Anshel Pfeffer, a columnist for the Haaretz daily and author of a recent biography of the prime minister, said Yair Netanyahu enables his father to test boundaries of what the public will accept.
“If he goes too far, they can say it’s only Yair,” he said. “It gives him deniability, creates a gray area and blurs the lines on what the prime minister is saying on record.”
Yair Netanyahu was only 4 when his father first became prime minister in 1996 and has grown up in the limelight. During his compulsory army service, he was assigned as a liaison to foreign media. He was once court-marshaled for taking an unauthorized furlough.
He’s volunteered for local animal welfare organizations and briefly worked as a social media director for an Israeli NGO providing legal services to victims of Palestinian attacks. But he was put on leave after attacking Israel’s figurehead president for advocating Jewish-Arab coexistence.

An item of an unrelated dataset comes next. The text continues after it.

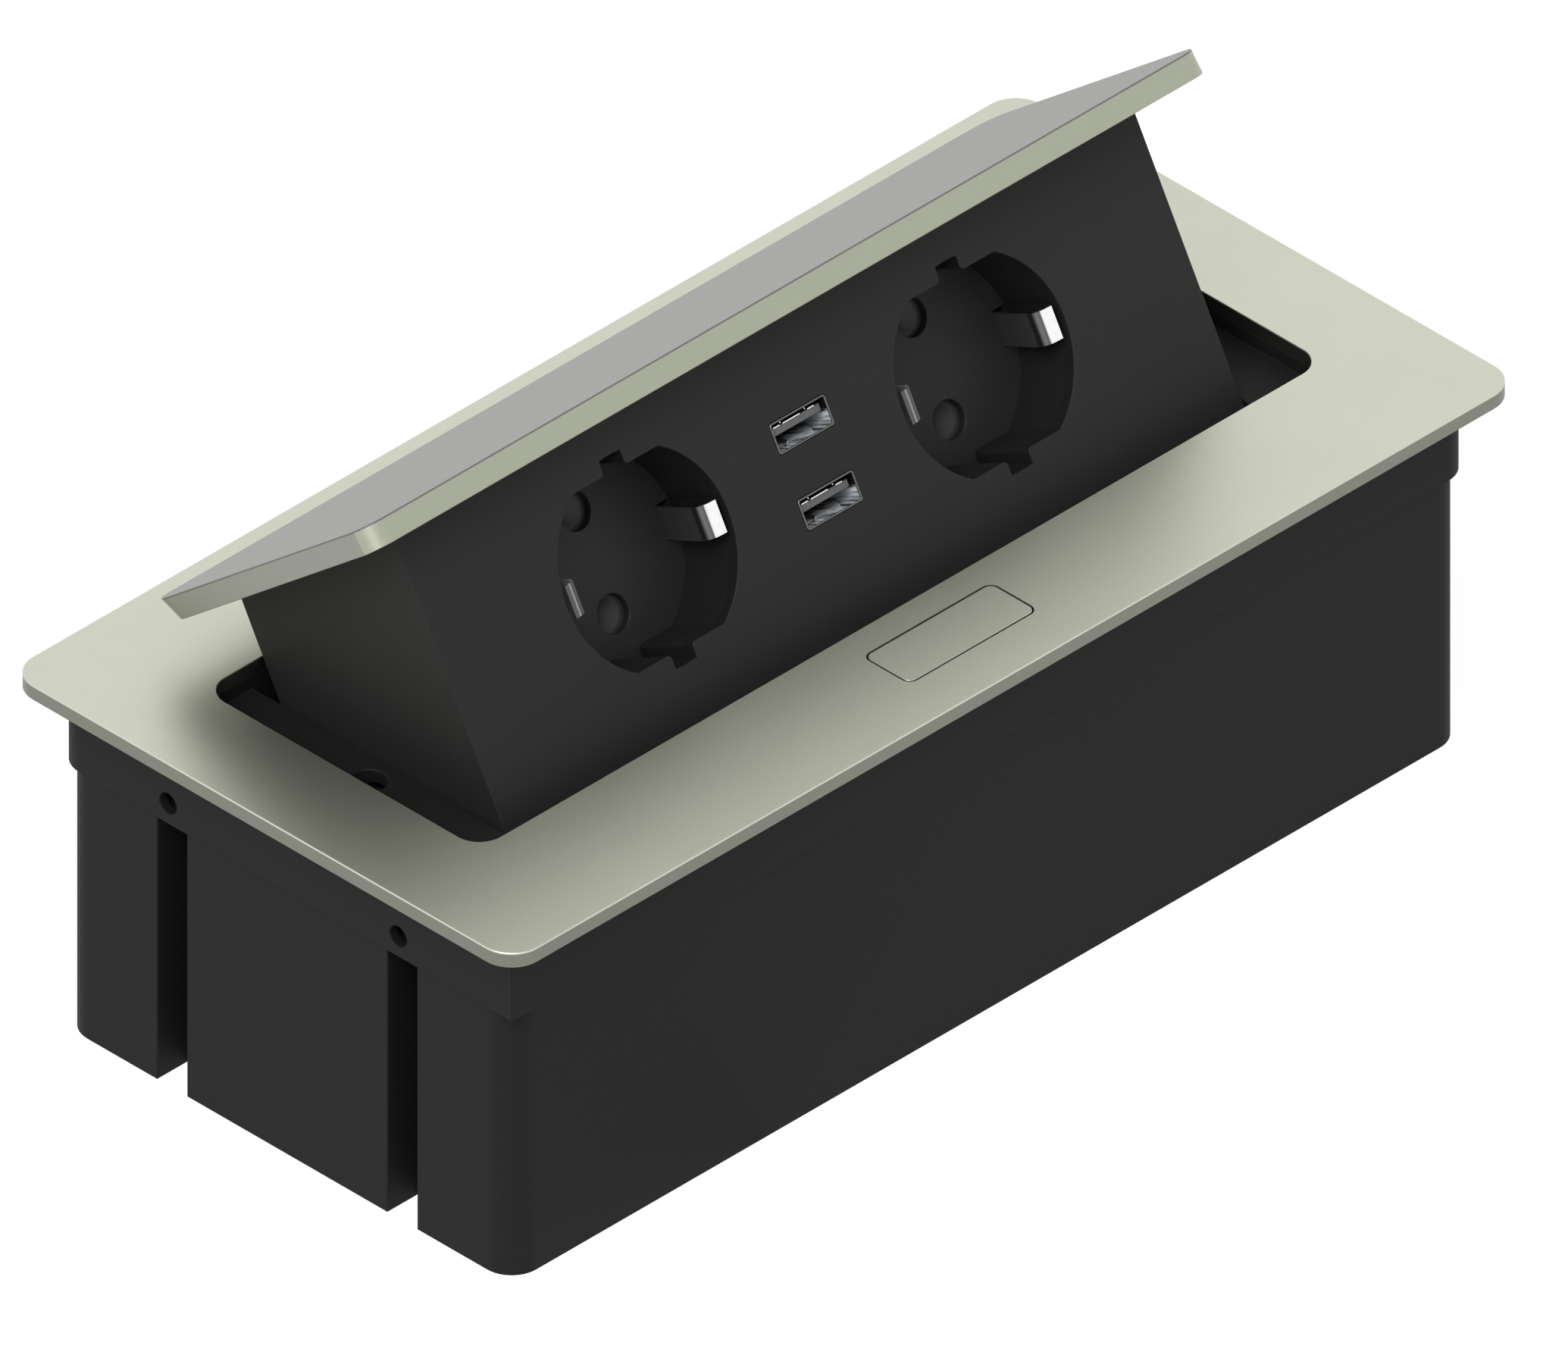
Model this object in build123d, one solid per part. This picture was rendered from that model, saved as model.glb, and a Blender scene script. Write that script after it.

As a private citizen, Yair Netanyahu has published op-eds for Breitbart, gone on US and European speaking tours and voiced support for right-wing extremists in the US and Europe. He has earned their praise in return.
Supporters claim he is a victim of the same people targeting his father. But the media have largely ignored his older half-sister Noa and his younger brother Avner, an unassuming 26-year-old university student who generally keeps to himself.
Yair Netanyahu, who still lives with his parents and declined to comment, claims to have no political aspirations. In his lone interview to Israeli media, he lamented last year to the pro-Netanyahu Channel 20 about the cost his family pays for their status. He said the three years his father was out of politics in the early 2000s were their happiest ever.
“My father decided to put the good life he had aside and get back into all this mud because of his calling,” he said. “My only political involvement is what you see on my private Facebook and Twitter.”
On Twitter, where he has more than 80,000 followers, he lashes out dozens of times a day and his feed often dictates the following news cycle. Facebook blocked his account for 24 hours in 2018 for sharing banned content and writing that he would prefer an Israel without Muslims.
His brand of provocation has proven irresistible to politicians, journalists and commentators alike, many of whom have been drawn into bouts of mud-slinging with him. Even so, at least a half dozen of his former targets refused to comment, citing his unofficial role and litigious nature.